### What the task asks
In the data, extract each line that holds the string "before".

### Dataset excerpt
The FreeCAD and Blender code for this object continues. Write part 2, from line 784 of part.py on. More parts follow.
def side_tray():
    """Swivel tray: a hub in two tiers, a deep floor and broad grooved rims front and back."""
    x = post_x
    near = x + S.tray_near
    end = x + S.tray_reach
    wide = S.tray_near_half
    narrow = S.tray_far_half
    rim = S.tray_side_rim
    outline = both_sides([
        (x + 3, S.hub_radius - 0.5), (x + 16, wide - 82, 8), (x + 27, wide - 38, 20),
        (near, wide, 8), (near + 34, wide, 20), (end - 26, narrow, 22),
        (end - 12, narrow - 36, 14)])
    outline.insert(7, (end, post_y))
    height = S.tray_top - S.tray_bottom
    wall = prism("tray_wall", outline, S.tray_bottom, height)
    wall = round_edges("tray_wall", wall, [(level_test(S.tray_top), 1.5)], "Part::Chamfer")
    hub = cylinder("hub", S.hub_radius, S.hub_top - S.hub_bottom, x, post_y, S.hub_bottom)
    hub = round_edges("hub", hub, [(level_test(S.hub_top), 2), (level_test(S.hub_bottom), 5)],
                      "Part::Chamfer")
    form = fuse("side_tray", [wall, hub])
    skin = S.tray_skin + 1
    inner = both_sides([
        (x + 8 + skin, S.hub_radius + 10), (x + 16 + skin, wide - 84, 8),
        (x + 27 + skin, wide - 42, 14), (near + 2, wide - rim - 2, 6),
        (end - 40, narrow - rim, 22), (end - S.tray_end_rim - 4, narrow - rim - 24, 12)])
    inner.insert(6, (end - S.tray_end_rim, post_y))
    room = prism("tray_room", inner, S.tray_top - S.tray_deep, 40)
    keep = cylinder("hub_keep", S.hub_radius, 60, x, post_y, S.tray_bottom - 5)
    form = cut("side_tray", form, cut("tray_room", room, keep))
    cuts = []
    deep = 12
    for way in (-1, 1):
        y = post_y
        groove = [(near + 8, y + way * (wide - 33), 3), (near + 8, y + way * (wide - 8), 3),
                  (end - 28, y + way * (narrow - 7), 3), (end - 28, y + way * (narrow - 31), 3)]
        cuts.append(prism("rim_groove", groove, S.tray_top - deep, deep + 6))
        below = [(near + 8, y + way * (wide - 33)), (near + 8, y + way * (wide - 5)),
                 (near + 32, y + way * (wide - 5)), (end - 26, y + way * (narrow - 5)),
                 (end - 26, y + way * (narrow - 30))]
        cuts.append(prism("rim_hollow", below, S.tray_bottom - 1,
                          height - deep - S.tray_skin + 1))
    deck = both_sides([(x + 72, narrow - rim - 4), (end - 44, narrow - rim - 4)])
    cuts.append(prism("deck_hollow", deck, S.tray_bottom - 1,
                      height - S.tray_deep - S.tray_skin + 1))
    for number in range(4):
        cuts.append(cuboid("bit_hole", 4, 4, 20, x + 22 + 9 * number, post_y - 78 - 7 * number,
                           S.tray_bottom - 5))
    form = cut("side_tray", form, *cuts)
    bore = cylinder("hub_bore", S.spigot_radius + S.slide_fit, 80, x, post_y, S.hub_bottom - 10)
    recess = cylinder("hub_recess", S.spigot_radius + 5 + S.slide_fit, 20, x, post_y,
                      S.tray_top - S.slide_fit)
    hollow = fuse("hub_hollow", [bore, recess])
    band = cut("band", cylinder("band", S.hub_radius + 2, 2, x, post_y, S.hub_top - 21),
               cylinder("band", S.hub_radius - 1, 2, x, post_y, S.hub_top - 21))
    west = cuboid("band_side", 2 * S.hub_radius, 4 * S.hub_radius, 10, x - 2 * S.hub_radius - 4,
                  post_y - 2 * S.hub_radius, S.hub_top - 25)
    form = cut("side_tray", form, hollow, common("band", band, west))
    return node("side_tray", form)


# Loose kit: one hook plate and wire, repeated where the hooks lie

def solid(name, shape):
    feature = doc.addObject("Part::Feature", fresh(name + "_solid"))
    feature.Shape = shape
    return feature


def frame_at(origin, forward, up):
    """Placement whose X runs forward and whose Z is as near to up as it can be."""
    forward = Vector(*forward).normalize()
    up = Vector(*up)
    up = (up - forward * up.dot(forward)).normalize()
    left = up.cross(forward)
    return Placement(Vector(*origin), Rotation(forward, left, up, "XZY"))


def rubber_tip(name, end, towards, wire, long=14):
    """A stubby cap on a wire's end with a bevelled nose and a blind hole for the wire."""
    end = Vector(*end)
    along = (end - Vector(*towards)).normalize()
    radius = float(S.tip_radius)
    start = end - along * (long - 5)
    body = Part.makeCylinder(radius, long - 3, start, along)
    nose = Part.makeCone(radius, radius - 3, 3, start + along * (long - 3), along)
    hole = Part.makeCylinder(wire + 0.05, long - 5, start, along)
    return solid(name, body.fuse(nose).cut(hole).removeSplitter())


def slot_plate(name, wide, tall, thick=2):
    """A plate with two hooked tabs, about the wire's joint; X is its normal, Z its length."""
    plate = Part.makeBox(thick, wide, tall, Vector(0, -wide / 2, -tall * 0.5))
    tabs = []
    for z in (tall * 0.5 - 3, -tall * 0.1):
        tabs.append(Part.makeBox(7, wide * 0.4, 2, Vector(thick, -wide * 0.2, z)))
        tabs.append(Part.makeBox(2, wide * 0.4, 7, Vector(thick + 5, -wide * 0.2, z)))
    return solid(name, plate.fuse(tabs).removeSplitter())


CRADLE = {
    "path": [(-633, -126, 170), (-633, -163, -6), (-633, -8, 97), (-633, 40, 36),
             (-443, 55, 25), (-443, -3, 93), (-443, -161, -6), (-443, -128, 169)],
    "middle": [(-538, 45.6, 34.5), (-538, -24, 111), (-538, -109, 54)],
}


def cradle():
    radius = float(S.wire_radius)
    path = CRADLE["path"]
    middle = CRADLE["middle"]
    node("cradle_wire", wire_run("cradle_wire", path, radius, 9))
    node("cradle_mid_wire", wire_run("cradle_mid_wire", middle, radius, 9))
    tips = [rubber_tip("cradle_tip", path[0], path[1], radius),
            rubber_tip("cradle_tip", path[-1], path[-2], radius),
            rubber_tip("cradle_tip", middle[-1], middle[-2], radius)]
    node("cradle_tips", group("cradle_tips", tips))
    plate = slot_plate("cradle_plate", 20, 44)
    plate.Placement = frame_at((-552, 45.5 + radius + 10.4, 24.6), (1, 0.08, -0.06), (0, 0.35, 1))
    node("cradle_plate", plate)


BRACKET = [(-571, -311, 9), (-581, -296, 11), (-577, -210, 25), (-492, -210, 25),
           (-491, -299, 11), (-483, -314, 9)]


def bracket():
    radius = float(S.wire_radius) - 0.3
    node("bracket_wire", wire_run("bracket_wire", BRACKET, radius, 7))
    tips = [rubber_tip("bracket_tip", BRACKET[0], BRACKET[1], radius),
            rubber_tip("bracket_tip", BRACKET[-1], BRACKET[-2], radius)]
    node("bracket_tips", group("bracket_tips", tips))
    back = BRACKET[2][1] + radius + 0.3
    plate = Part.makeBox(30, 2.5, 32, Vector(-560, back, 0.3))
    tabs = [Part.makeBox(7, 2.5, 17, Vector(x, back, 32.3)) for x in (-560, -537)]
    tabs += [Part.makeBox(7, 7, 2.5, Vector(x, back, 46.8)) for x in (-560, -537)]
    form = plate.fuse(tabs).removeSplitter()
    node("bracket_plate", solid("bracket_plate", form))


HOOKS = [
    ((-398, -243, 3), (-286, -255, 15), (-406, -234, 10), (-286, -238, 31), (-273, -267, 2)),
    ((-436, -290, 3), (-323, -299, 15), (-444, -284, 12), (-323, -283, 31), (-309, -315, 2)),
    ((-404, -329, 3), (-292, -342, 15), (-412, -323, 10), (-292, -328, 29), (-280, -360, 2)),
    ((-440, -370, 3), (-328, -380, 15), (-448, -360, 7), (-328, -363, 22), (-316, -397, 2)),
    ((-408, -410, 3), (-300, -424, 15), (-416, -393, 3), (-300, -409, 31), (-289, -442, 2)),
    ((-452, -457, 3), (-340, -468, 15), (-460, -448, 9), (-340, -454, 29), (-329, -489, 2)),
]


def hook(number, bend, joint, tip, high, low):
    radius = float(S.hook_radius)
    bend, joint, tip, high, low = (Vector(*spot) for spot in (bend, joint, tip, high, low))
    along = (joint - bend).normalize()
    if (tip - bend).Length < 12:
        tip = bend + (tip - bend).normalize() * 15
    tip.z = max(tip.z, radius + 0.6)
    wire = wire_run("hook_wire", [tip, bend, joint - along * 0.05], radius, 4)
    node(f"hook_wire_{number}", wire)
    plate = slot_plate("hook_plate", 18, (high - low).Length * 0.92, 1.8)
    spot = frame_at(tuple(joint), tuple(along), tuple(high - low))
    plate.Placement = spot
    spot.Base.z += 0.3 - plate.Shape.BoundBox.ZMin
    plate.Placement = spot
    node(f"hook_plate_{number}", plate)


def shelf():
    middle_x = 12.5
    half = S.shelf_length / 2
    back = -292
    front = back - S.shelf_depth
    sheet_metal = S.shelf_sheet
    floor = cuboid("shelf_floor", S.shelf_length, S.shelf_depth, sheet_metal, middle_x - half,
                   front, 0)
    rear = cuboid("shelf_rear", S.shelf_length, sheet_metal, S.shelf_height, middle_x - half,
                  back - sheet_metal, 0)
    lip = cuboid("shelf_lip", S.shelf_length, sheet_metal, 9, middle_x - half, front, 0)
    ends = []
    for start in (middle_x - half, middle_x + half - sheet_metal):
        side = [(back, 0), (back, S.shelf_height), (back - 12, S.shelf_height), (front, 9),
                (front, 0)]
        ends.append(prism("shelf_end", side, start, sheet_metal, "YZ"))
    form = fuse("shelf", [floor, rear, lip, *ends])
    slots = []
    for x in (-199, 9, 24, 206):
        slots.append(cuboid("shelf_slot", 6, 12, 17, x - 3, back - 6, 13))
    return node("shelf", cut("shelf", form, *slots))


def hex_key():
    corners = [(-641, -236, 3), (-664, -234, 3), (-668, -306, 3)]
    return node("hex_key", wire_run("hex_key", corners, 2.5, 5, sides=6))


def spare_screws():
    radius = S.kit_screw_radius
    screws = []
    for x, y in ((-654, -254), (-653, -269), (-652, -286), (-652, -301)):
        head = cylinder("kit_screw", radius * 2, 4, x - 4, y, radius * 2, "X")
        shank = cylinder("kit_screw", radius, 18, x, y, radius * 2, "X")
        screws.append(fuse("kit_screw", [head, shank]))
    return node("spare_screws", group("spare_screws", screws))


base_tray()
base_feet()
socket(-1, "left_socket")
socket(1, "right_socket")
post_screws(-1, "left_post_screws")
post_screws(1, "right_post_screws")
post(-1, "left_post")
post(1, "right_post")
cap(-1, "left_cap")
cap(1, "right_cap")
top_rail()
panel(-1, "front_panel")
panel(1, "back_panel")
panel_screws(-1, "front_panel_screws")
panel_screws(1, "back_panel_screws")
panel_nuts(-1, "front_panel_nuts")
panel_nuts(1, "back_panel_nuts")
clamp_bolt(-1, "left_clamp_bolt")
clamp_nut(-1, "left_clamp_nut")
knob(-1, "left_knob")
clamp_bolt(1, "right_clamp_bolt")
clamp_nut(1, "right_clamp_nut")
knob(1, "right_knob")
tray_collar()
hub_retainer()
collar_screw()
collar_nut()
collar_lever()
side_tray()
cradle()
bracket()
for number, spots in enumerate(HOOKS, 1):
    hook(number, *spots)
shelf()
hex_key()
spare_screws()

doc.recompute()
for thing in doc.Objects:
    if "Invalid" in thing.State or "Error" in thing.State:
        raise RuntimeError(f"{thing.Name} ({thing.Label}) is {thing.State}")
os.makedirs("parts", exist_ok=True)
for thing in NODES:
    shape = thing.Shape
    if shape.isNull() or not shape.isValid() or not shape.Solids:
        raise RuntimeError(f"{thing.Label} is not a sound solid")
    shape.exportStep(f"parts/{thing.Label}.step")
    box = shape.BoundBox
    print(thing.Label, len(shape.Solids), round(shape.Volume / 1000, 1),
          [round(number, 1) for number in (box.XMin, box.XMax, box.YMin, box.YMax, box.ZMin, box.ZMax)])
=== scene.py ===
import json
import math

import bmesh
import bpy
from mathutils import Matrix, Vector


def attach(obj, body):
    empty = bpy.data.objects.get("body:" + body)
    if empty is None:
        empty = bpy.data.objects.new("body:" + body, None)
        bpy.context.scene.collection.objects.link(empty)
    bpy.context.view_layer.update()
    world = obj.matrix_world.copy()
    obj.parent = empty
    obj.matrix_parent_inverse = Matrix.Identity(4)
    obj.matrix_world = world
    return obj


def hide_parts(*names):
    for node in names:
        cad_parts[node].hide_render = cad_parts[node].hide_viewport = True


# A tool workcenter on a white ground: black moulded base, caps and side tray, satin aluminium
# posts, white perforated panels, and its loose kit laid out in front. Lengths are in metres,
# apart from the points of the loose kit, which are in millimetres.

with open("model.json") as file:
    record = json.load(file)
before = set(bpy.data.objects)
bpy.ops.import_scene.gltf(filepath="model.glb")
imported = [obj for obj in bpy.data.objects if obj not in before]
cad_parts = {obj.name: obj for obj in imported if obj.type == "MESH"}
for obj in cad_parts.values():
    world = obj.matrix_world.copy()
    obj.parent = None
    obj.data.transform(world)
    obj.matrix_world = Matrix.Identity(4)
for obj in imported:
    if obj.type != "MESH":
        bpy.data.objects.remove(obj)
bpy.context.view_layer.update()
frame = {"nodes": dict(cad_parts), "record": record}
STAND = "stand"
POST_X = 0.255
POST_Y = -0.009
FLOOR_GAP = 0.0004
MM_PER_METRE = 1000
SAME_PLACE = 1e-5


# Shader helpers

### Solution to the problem
before = set(bpy.data.objects)
imported = [obj for obj in bpy.data.objects if obj not in before]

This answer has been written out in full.